Freer became interested in Whistler’s work, purchasing his first etchings in 1887 and then an initial watercolour in 1889. He paid a visit to the artist’s studio in London in 1890; this was the beginning of a lifelong friendship, which saw Freer’s collection of Whistler’s prints, paintings and watercolours continue to grow. In 1902, thanks to a profitable business transaction, he was able to acquire the collection of paintings and works on paper from Henry Studdy Theobald, a longtime Whistler collector, many of which had been in the Dowdeswell’s show of 1884. Then, in 1904, he began discussions with the Smithsonian Institution about donating his entire collection. While Asian art dominates the Freer collection, American art, after successive generations of directors, is now finally gaining parity through exhibitions and publications such as this.
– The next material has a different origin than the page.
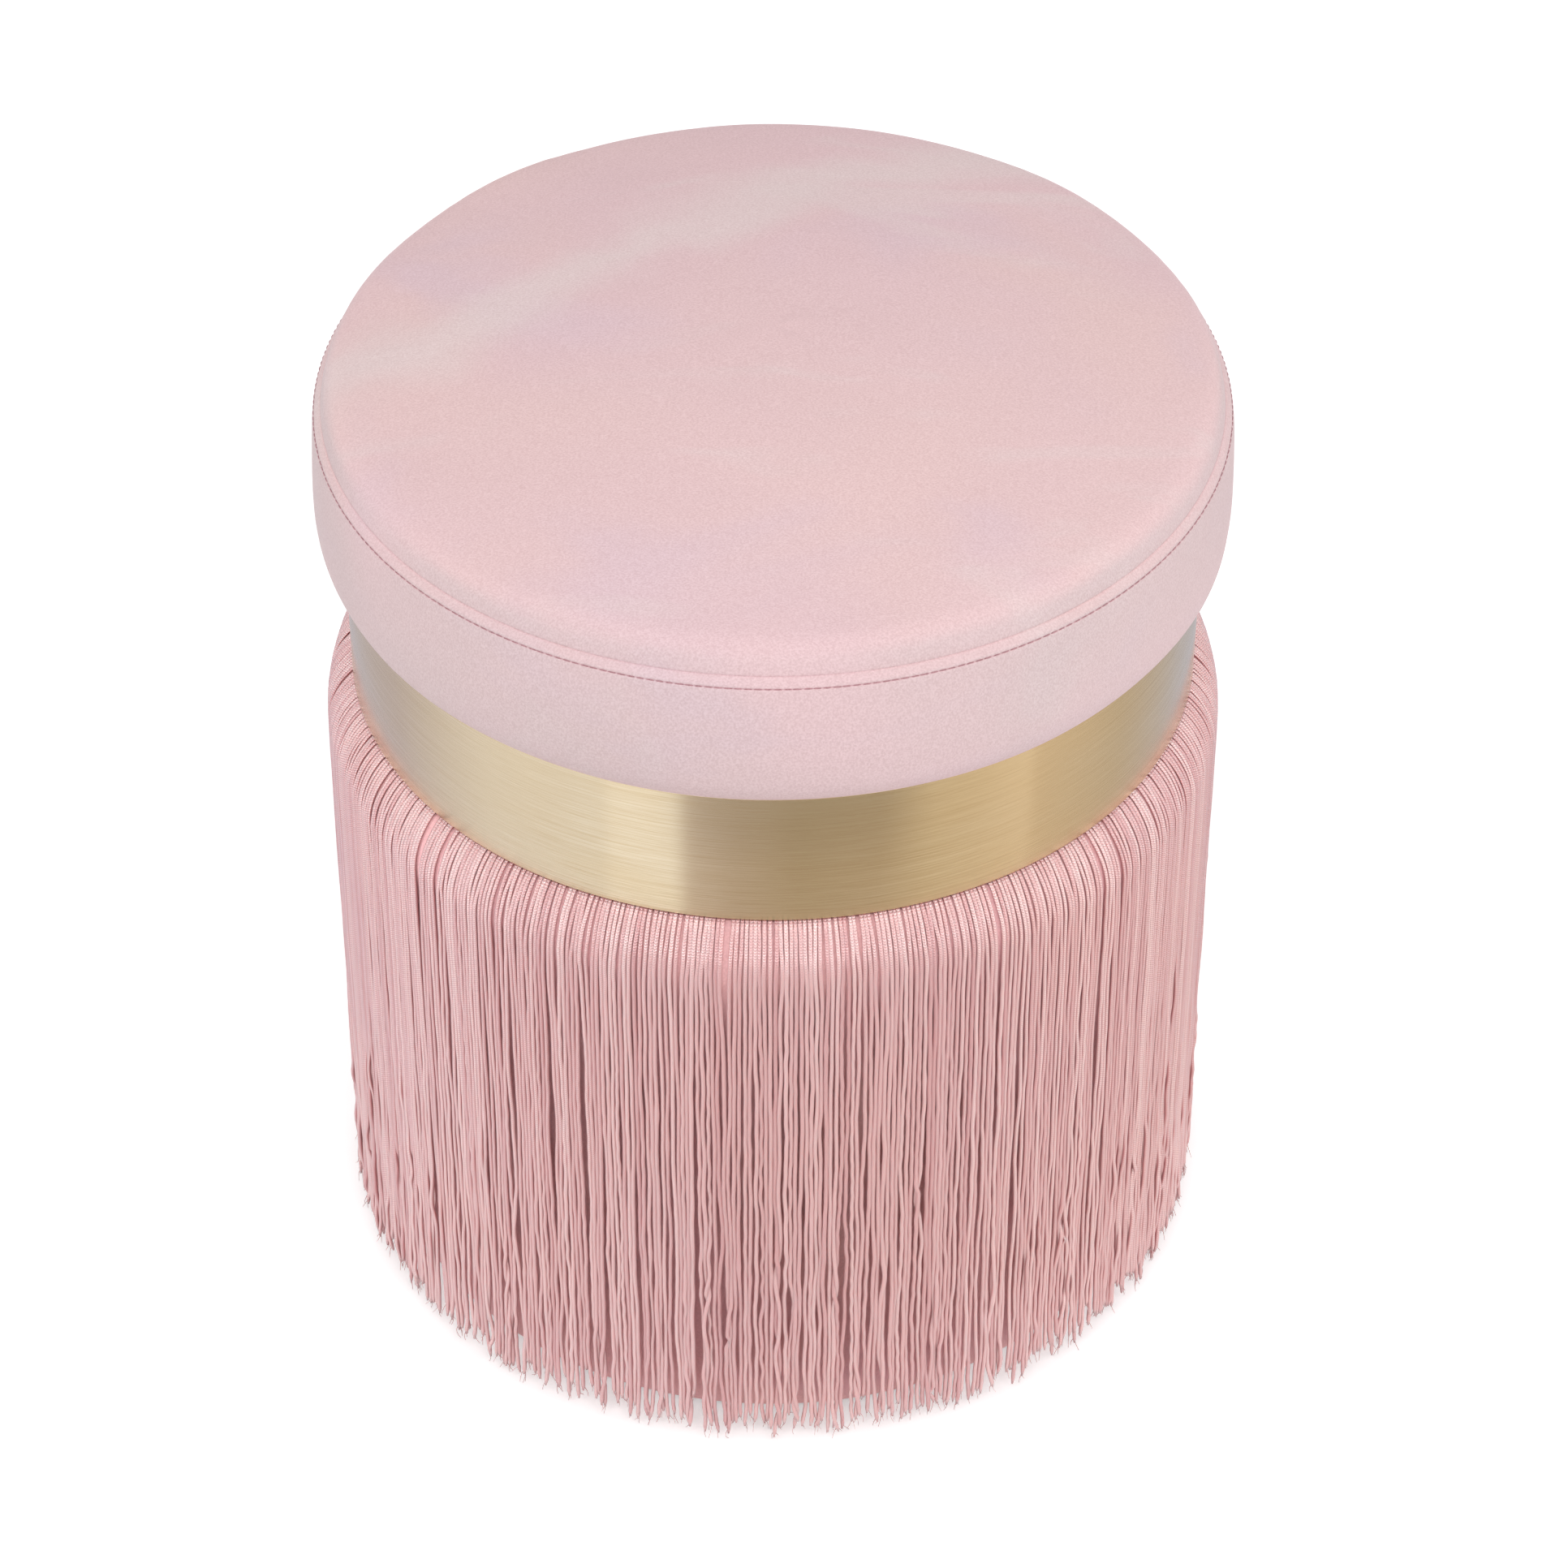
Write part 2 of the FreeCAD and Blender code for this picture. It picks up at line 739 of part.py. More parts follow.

Milly Finch (1883–84), James McNeill Whistler. Freer Gallery of Art

Milly Finch (1883–84), James McNeill Whistler. Freer Gallery of Art

There is little documentation about Whistler’s watercolour technique from his lifetime. That makes the new publication, with its analysis of pigments and insight into his methods, all the more valuable. We learn that Whistler selected for each watercolour a restricted palette of pigments, from which he mixed a range of tints so that, for example, respective tonalities of flesh tones and sand nearly converged. Zinc white is used as an accent as well as for mixing with other pigments. The publication also highlights links between the subjects depicted and the papers and pigments used; we learn that Whistler favoured Prussian blue for his most experimental subject, Amsterdam nocturnes, painted on cold-pressed paper that he rubbed and scrapped for surface effect. Contrary to what might be expected given the immediacy of making a watercolour, microscopic examination reveals that he actually reworked his watercolours, as for example in reducing the fullness of the skirt in his portrait of Milly Finch (1907). Evidence discovered in the ledgers of artists’ suppliers Charles Roberson and Company details the equipment Whistler purchased in order to paint watercolours outdoors: brushes, paper blocks (the largest 10 by 14 inches), and tubes of pigment. And scientific conclusions offer an important reminder that, due to the degradation of watercolour pigments over time, what is viewed today is far less vibrant than when the works were originally executed.

The Ocean Wave (c. 1883–84), James McNeill Whistler. Freer Gallery of Art

The Ocean Wave (c. 1883–84), James McNeill Whistler. Freer Gallery of Art

In his watercolours, Whistler did not abandon but rather pushed even further the simplicity of his atmospheric style – in which form dissolves in the chaos of the up-close – which had led Ruskin to proclaim that he ‘never expected to hear a coxcomb ask two hundred guineas for flinging a pot of paint in the public’s face’. Indeed, the cover illustration of the exhibition catalogue, a detail of The Ocean Wave (c. 1883), could easily be mistaken for an abstract painting by someone like the Japanese-American Abstract Expressionist Kenzo Okada (1902–82). The notion of Whistler as an artist on the verge of modernity, not given its due in his lifetime, is highly convincing.

‘Whistler in Watercolor’ is at the Freer Gallery of Art, Washington, D.C., until 3 November.